# [Task brief]
Copy each line of the listing below exactly.

# [Collected material]
★ ★ ★ ★
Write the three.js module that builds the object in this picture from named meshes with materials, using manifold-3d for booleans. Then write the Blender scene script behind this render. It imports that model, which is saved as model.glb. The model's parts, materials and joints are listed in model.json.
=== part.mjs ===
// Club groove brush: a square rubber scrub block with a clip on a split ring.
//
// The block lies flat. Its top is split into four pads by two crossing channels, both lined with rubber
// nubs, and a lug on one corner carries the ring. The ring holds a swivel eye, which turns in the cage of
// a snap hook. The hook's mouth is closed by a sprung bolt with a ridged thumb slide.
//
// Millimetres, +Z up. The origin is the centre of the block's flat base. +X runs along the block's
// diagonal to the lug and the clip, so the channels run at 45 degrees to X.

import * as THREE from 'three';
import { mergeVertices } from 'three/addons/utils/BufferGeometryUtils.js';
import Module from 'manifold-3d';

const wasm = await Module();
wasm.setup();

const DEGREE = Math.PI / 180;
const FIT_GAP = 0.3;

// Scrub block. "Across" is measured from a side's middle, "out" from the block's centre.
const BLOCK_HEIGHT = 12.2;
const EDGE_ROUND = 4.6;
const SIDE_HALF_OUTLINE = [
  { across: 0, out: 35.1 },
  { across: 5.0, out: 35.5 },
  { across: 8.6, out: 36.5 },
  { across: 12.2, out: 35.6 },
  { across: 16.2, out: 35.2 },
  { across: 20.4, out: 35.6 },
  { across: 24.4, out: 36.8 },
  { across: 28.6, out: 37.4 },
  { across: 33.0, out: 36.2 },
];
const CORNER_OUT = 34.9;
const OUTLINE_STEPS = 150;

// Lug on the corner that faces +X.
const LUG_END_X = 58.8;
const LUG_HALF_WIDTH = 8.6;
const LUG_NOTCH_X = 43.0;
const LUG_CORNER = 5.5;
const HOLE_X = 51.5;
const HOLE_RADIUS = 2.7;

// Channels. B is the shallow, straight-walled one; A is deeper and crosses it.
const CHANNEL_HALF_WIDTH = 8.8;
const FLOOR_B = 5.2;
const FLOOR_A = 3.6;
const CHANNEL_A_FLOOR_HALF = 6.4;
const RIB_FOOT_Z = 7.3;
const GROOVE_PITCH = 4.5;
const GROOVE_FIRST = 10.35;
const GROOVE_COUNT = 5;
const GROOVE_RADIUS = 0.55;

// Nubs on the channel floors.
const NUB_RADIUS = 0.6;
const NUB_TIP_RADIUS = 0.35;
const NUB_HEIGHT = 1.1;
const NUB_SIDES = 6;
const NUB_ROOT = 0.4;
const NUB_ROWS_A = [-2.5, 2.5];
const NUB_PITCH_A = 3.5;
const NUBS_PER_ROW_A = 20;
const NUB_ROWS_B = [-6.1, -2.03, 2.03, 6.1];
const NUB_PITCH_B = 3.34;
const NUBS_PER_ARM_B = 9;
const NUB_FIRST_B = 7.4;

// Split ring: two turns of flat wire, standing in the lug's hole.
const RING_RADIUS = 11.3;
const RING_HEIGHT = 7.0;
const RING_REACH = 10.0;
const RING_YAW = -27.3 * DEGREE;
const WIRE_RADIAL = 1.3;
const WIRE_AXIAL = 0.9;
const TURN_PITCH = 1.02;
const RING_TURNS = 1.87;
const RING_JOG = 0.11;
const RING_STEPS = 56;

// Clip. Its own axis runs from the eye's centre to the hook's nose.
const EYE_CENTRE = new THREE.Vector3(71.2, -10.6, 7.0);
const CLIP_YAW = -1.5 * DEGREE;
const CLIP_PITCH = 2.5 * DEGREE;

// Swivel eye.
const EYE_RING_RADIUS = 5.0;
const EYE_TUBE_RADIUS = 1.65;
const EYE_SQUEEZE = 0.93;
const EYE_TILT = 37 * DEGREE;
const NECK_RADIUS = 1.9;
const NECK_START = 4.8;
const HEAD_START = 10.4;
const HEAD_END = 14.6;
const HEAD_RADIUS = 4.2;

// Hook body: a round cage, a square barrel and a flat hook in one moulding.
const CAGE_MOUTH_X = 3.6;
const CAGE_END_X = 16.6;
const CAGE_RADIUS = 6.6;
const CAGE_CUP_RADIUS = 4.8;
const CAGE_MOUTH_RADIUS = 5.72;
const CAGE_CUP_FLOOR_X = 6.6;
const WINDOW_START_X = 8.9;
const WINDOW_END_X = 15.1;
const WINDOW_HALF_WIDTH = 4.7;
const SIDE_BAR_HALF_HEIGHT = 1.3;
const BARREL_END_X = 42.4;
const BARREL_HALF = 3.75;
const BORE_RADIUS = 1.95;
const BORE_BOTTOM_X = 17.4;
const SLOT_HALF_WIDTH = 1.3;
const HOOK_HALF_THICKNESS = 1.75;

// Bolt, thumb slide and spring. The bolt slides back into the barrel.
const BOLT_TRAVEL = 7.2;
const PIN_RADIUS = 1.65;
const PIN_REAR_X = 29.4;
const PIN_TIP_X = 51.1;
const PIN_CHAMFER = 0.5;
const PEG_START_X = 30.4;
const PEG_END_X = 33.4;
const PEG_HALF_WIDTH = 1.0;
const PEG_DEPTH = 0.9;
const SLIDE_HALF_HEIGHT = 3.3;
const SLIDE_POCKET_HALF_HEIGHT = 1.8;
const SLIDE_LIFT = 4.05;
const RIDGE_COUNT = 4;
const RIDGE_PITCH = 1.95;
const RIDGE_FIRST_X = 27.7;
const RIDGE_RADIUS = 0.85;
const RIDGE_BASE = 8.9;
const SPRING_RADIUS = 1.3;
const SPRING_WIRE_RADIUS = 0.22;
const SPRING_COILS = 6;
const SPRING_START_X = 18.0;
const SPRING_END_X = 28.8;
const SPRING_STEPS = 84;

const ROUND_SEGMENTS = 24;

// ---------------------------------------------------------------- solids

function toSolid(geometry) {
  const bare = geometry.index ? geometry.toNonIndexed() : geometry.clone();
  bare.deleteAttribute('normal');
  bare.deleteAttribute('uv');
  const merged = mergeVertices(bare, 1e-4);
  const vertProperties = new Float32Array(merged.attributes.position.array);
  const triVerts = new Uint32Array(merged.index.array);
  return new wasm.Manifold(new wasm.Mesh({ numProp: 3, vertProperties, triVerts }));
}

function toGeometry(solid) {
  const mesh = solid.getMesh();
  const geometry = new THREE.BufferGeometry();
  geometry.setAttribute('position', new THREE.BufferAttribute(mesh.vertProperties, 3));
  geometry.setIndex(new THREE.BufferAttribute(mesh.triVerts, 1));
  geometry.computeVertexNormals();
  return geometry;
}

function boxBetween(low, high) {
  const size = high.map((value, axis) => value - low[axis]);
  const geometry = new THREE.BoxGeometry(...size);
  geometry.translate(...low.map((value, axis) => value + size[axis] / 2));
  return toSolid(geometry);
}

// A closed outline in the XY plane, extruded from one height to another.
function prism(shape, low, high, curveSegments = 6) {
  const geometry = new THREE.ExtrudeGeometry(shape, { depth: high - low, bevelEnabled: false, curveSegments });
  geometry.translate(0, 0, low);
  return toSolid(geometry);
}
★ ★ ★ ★
# [Answer for this exercise]
Write the three.js module that builds the object in this picture from named meshes with materials, using manifold-3d for booleans. Then write the Blender scene script behind this render. It imports that model, which is saved as model.glb. The model's parts, materials and joints are listed in model.json.
=== part.mjs ===
// Club groove brush: a square rubber scrub block with a clip on a split ring.
//
// The block lies flat. Its top is split into four pads by two crossing channels, both lined with rubber
// nubs, and a lug on one corner carries the ring. The ring holds a swivel eye, which turns in the cage of
// a snap hook. The hook's mouth is closed by a sprung bolt with a ridged thumb slide.
//
// Millimetres, +Z up. The origin is the centre of the block's flat base. +X runs along the block's
// diagonal to the lug and the clip, so the channels run at 45 degrees to X.

import * as THREE from 'three';
import { mergeVertices } from 'three/addons/utils/BufferGeometryUtils.js';
import Module from 'manifold-3d';

const wasm = await Module();
wasm.setup();

const DEGREE = Math.PI / 180;
const FIT_GAP = 0.3;

// Scrub block. "Across" is measured from a side's middle, "out" from the block's centre.
const BLOCK_HEIGHT = 12.2;
const EDGE_ROUND = 4.6;
const SIDE_HALF_OUTLINE = [
  { across: 0, out: 35.1 },
  { across: 5.0, out: 35.5 },
  { across: 8.6, out: 36.5 },
  { across: 12.2, out: 35.6 },
  { across: 16.2, out: 35.2 },
  { across: 20.4, out: 35.6 },
  { across: 24.4, out: 36.8 },
  { across: 28.6, out: 37.4 },
  { across: 33.0, out: 36.2 },
];
const CORNER_OUT = 34.9;
const OUTLINE_STEPS = 150;

// Lug on the corner that faces +X.
const LUG_END_X = 58.8;
const LUG_HALF_WIDTH = 8.6;
const LUG_NOTCH_X = 43.0;
const LUG_CORNER = 5.5;
const HOLE_X = 51.5;
const HOLE_RADIUS = 2.7;

// Channels. B is the shallow, straight-walled one; A is deeper and crosses it.
const CHANNEL_HALF_WIDTH = 8.8;
const FLOOR_B = 5.2;
const FLOOR_A = 3.6;
const CHANNEL_A_FLOOR_HALF = 6.4;
const RIB_FOOT_Z = 7.3;
const GROOVE_PITCH = 4.5;
const GROOVE_FIRST = 10.35;
const GROOVE_COUNT = 5;
const GROOVE_RADIUS = 0.55;

// Nubs on the channel floors.
const NUB_RADIUS = 0.6;
const NUB_TIP_RADIUS = 0.35;
const NUB_HEIGHT = 1.1;
const NUB_SIDES = 6;
const NUB_ROOT = 0.4;
const NUB_ROWS_A = [-2.5, 2.5];
const NUB_PITCH_A = 3.5;
const NUBS_PER_ROW_A = 20;
const NUB_ROWS_B = [-6.1, -2.03, 2.03, 6.1];
const NUB_PITCH_B = 3.34;
const NUBS_PER_ARM_B = 9;
const NUB_FIRST_B = 7.4;

// Split ring: two turns of flat wire, standing in the lug's hole.
const RING_RADIUS = 11.3;
const RING_HEIGHT = 7.0;
const RING_REACH = 10.0;
const RING_YAW = -27.3 * DEGREE;
const WIRE_RADIAL = 1.3;
const WIRE_AXIAL = 0.9;
const TURN_PITCH = 1.02;
const RING_TURNS = 1.87;
const RING_JOG = 0.11;
const RING_STEPS = 56;

// Clip. Its own axis runs from the eye's centre to the hook's nose.
const EYE_CENTRE = new THREE.Vector3(71.2, -10.6, 7.0);
const CLIP_YAW = -1.5 * DEGREE;
const CLIP_PITCH = 2.5 * DEGREE;

// Swivel eye.
const EYE_RING_RADIUS = 5.0;
const EYE_TUBE_RADIUS = 1.65;
const EYE_SQUEEZE = 0.93;
const EYE_TILT = 37 * DEGREE;
const NECK_RADIUS = 1.9;
const NECK_START = 4.8;
const HEAD_START = 10.4;
const HEAD_END = 14.6;
const HEAD_RADIUS = 4.2;

// Hook body: a round cage, a square barrel and a flat hook in one moulding.
const CAGE_MOUTH_X = 3.6;
const CAGE_END_X = 16.6;
const CAGE_RADIUS = 6.6;
const CAGE_CUP_RADIUS = 4.8;
const CAGE_MOUTH_RADIUS = 5.72;
const CAGE_CUP_FLOOR_X = 6.6;
const WINDOW_START_X = 8.9;
const WINDOW_END_X = 15.1;
const WINDOW_HALF_WIDTH = 4.7;
const SIDE_BAR_HALF_HEIGHT = 1.3;
const BARREL_END_X = 42.4;
const BARREL_HALF = 3.75;
const BORE_RADIUS = 1.95;
const BORE_BOTTOM_X = 17.4;
const SLOT_HALF_WIDTH = 1.3;
const HOOK_HALF_THICKNESS = 1.75;

// Bolt, thumb slide and spring. The bolt slides back into the barrel.
const BOLT_TRAVEL = 7.2;
const PIN_RADIUS = 1.65;
const PIN_REAR_X = 29.4;
const PIN_TIP_X = 51.1;
const PIN_CHAMFER = 0.5;
const PEG_START_X = 30.4;
const PEG_END_X = 33.4;
const PEG_HALF_WIDTH = 1.0;
const PEG_DEPTH = 0.9;
const SLIDE_HALF_HEIGHT = 3.3;
const SLIDE_POCKET_HALF_HEIGHT = 1.8;
const SLIDE_LIFT = 4.05;
const RIDGE_COUNT = 4;
const RIDGE_PITCH = 1.95;
const RIDGE_FIRST_X = 27.7;
const RIDGE_RADIUS = 0.85;
const RIDGE_BASE = 8.9;
const SPRING_RADIUS = 1.3;
const SPRING_WIRE_RADIUS = 0.22;
const SPRING_COILS = 6;
const SPRING_START_X = 18.0;
const SPRING_END_X = 28.8;
const SPRING_STEPS = 84;

const ROUND_SEGMENTS = 24;

// ---------------------------------------------------------------- solids

function toSolid(geometry) {
  const bare = geometry.index ? geometry.toNonIndexed() : geometry.clone();
  bare.deleteAttribute('normal');
  bare.deleteAttribute('uv');
  const merged = mergeVertices(bare, 1e-4);
  const vertProperties = new Float32Array(merged.attributes.position.array);
  const triVerts = new Uint32Array(merged.index.array);
  return new wasm.Manifold(new wasm.Mesh({ numProp: 3, vertProperties, triVerts }));
}

function toGeometry(solid) {
  const mesh = solid.getMesh();
  const geometry = new THREE.BufferGeometry();
  geometry.setAttribute('position', new THREE.BufferAttribute(mesh.vertProperties, 3));
  geometry.setIndex(new THREE.BufferAttribute(mesh.triVerts, 1));
  geometry.computeVertexNormals();
  return geometry;
}

function boxBetween(low, high) {
  const size = high.map((value, axis) => value - low[axis]);
  const geometry = new THREE.BoxGeometry(...size);
  geometry.translate(...low.map((value, axis) => value + size[axis] / 2));
  return toSolid(geometry);
}

// A closed outline in the XY plane, extruded from one height to another.
function prism(shape, low, high, curveSegments = 6) {
  const geometry = new THREE.ExtrudeGeometry(shape, { depth: high - low, bevelEnabled: false, curveSegments });
  geometry.translate(0, 0, low);
  return toSolid(geometry);
}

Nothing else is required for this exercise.